Folds a vector using a lambda-defined reduction operation and returns the accumulator. Lambdas have to have a single argument, but fold requires two: one for the accumulator and one for the vector element type, so lambdas inside folds have to use a tuple of two types.

Both accumulator and vector element type can be anything, so the tuple can have any two types.

The syntax is: (fold (lam (acc : (Tuple AccTy ElmTy)) (body) init vector))

The body must return a value of the accumulator type AccTy. Each iteration takes on the previous accumulator and passes is as the first element in the tuple argument for the next call, with the next vector element.
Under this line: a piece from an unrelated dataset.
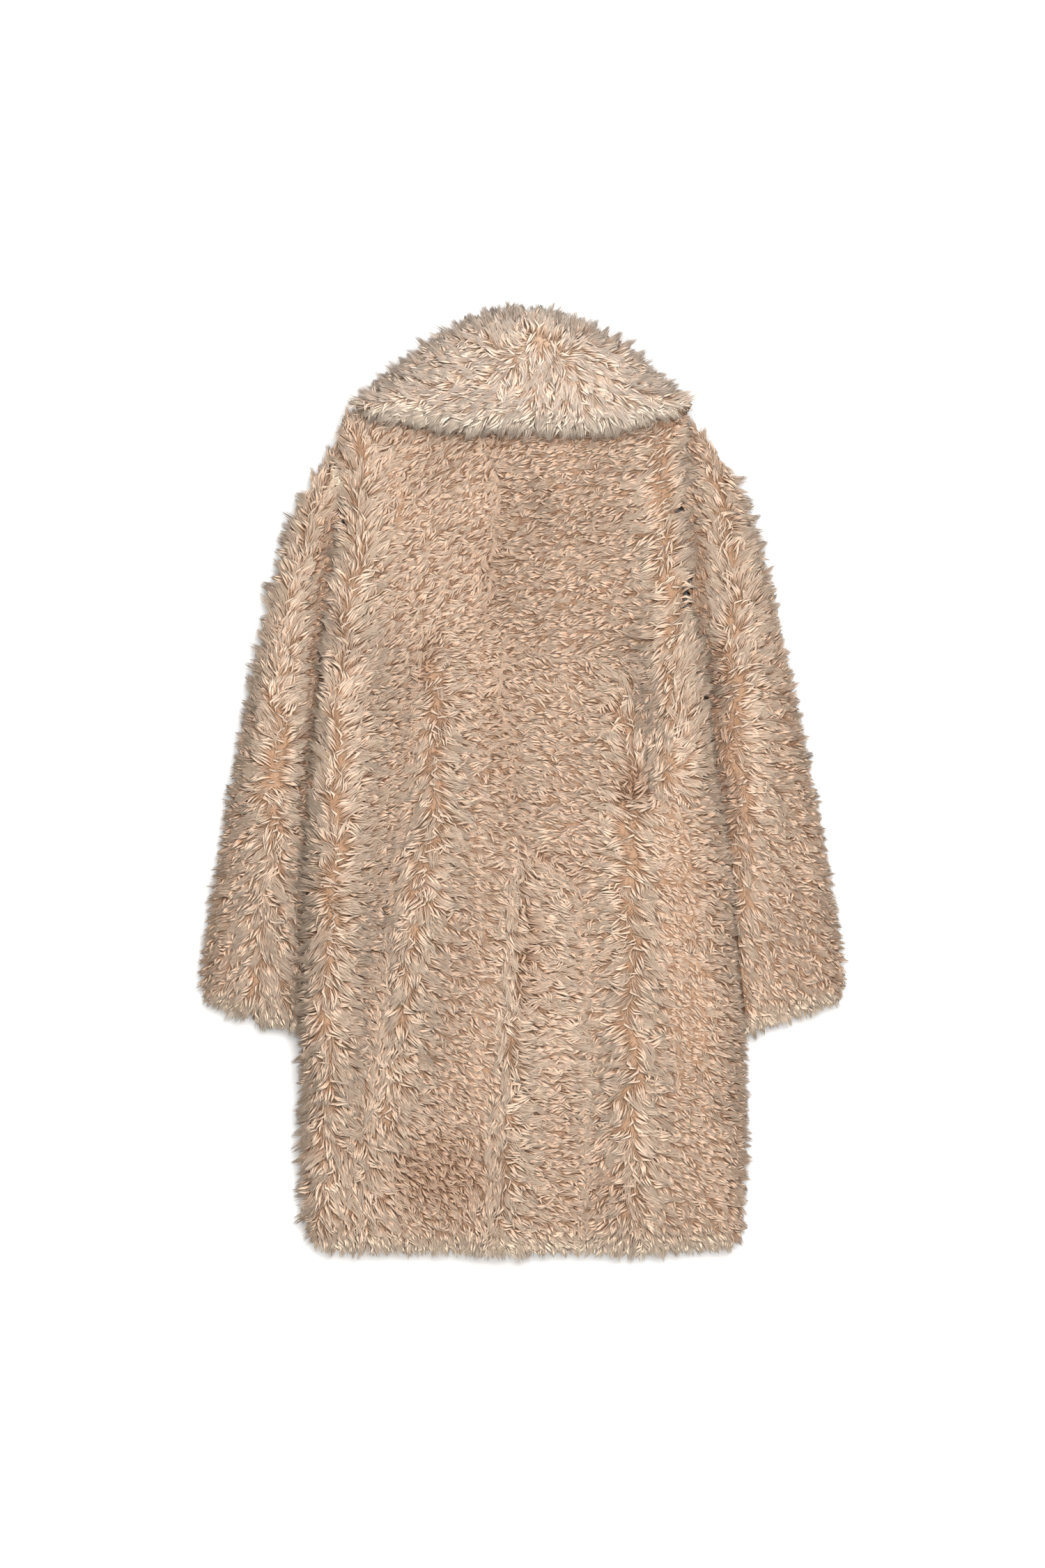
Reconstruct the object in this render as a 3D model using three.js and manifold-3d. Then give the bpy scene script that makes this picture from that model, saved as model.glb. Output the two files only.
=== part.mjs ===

In loop form, this would be equivalent to:

AccTy acc <- init
loop [0..(size vector)-1] -> i:
  acc = lam(tuple acc vec[i])
return acc

Example:

; Returns the product of all elements of `v` (multiply-reduce)
(def prod_fold Float ((v : Tensor 1 Float))
     (fold (lam (acc_x : (Tuple Float Float))
                (let ((acc (get$1$2 acc_x))
                      (x   (get$2$2 acc_x)))
                  (mul@ff acc x)))
           1.0
           v
     )
)

Any existing variable in context (environment) can be used, for example:

; Returns prod(v) * pow(closure, size(v))
(def prod_fold_closure Float ((v : Tensor 1 Float) (closure : Float))
     (fold (lam (acc_x : Tuple Float Float)
                (let ((acc (get$1$2 acc_x))
                      (x   (get$2$2 acc_x)))
                  (mul@ff (mul@ff acc x) closure)))
           1.0
           v
     )
)

Extra

Other functions used in this document.

assert

Checks for a run-time condition before executing some code. Stops execution if condition doesn't hold. Returns the value and type returned by (expr).

Syntax: (assert (cond) (expr))

print

Prints a list of values of numeric or string types, from literals, expressions, etc.

Returns the number of elements printed as Integer.

Syntax: (print value expr literal ... )